In such a scenario, micro irrigation is a necessity as its water use efficiency is 70-90 percent as compared to 35-40 percent in conventional surface irrigation. According to a 2014 study, farmers in Rajasthan who took to this reported increase in irrigated area using the same amount of water, hike in income and reduction in consumption of fertilizers as these can be mixed in water and supplied directly to the plants.
Micro irrigation is also essential if Rajasthan wants to continue to reap benefits of the Indira Gandhi canal that gets its supply from Punjab.

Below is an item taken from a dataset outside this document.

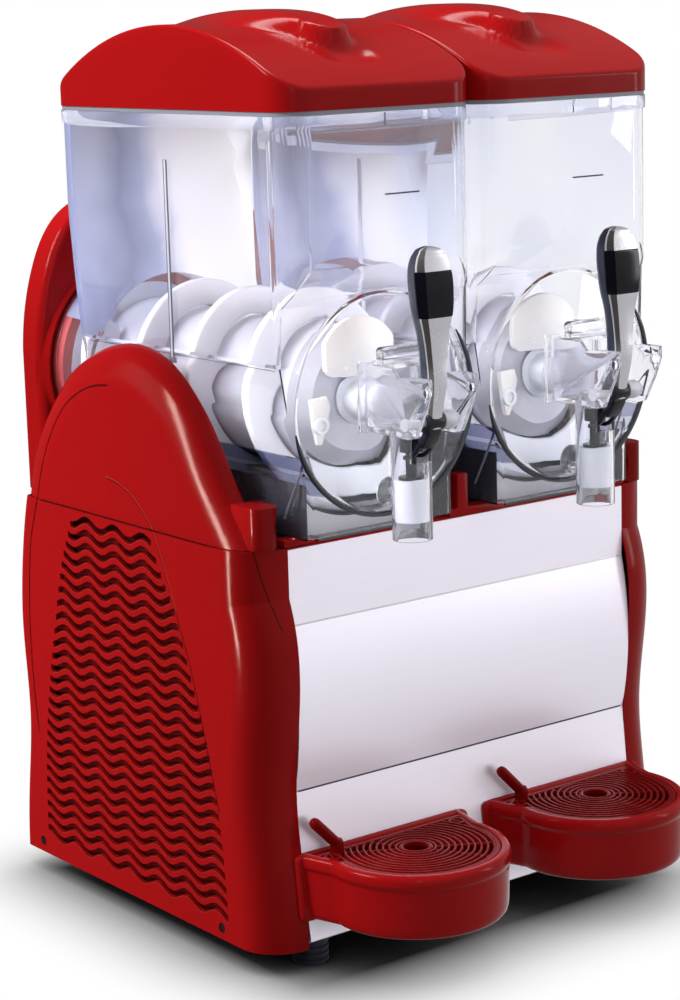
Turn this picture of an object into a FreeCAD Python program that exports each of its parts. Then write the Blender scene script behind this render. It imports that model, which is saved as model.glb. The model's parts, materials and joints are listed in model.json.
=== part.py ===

The inflow has been reducing over the years and the Indira Gandhi Nahar Pariyojna, the authority which manages the canal network, undertook a pilot project on sprinkler irrigation in 2012-13. The results were encouraging because despite a 26 percent reduction in water supplied, the area under cultivation rose by 250 percent. “The efficiency of the canal system rose to 65 percent from a mere 19 percent earlier and it is only bound to rise further in the future,” says Vinay Kataria, the executive engineer at IGNP, Bikaner.
Despite a 26 percent reduction in water supplied, the area under cultivation rose by 250 percent thanks to the introduction of sprinkler irrigation.
Farmers in the canal command area are being encouraged to make small tanks (diggis) in their farms to save canal water for future irrigation using sprinklers or drip system. “The supply has reduced so it’s advisable that farmers store water whenever their turn comes instead of using it up for flood irrigation”, says Jai Narain Beniwal, Deputy Director (Agriculture) of Hanumangarh district, where around 6,600 diggis have been constructed under a government subsidy programme.
Sun shows the way
Besides water, energy is also scarce in Rajasthan. In 2009-10, the state used 39.4 percent of its total available energy for irrigation. This was almost double of the national average of 20.98 percent. About 70 percent irrigation is done through wells or tube-wells energised mainly by grid-power or diesel generators. Moreover, many farms are not electrified because extension of the electric grid is not feasible in far-flung areas. The waiting time to get an electricity connection for a farm ranges from 3-4 years thus making diesel as a costly but the most accessible option. In such a scenario, solar energy is turning out to be a boon for many as Rajasthan not only gets 315 sunny days in a year but also the daily amount of sunlight it gets is very high (6-7 kWh/m2).
The state government gave a boost to solar water pumps through a subsidy of 86 percent on the capital cost which was gradually reduced to stand at 70 percent in 2014-15. The scheme was scaled up from a mere target of 50 in 2010-11 to 10,000 in 2013-14. Though the growth remains restricted to just a few districts of north eastern Rajasthan, the numbers have helped the state achieve the distinction of running the world’s largest solar pump programme.
This expansion has also led to the adoption of drip irrigation as farmers availing a government subsidy on solar pumps have to use drip on 0.5-0.75 hectare depending on the capacity of the pump. From 582 hectares in 2000-01, the area under drip irrigation rose to 28,400 hectare in 2012-13. Om Prakash Godela, a farmer in Sri Ganganagar, grows off-season vegetables in a greenhouse irrigated through drip systems and powered by a solar water pump. He has experienced a rise of 30 percent in annual income. In addition, the solar set up also supplies power to his lights and fans at home thus reducing his electricity bill.
Will the progress sustain?
The next challenge is to expand the benefits of micro irrigation among small farmers. Despite having the largest area under sprinkler irrigation, Rajasthan has achieved just 14.3 percent of the potential area. Big farmers who can afford the adoption of technology and ensure upkeep of their systems have been the main gainers until now.
Another task at hand is to increase the area under more efficient drip and mini sprinklers. Over 75 percent sprinklers systems put to use are portable which are less efficient than mini and micro sprinklers. For instance, in Sri Ganganagar, mini sprinklers make up just one fourth of total sprinklers allotted under the government programme. In Bikaner, only 15 percent of the total sprinkler beneficiaries asked for the mini versions. "Though mini sprinklers are more efficient, they cost eight times more than the bigger, portable sprinklers. The latter have also been around for longer period of time and hence are more popular", Chhabra offers.
On the other hand, the area under drip irrigation is installed also just 2.3 percent of the potential area despite its promotion through solar water pumps. However, it seems the Rajasthan government is not up to these challenges as it has reduced the subsidy.
Until 2014-15, the subsidy share on drip irrigation was 70 per cent of the total amount and a farmer was to pay Rs 32,000 per hectare. Beginning this year, the subsidy has been substantially reduced to 35-45 per cent.
There are also doubts about the actual coverage of drip irrigation as many farmers get a drip system installed just to meet the eligibility norm for a solar water pump. “The compulsory drip clause is not as good as it looks on paper. Though area under drip irrigation has increased in government files, many farmers abandon the system after awhile. Instead of forcing it down on people, the government should have been popularising drip through trainings and workshops so that the adoption is for long term”, Chhabra asserts. Hopefully, as the farmers face increased water shortage, they will shift to such technologies--with or without subsidies.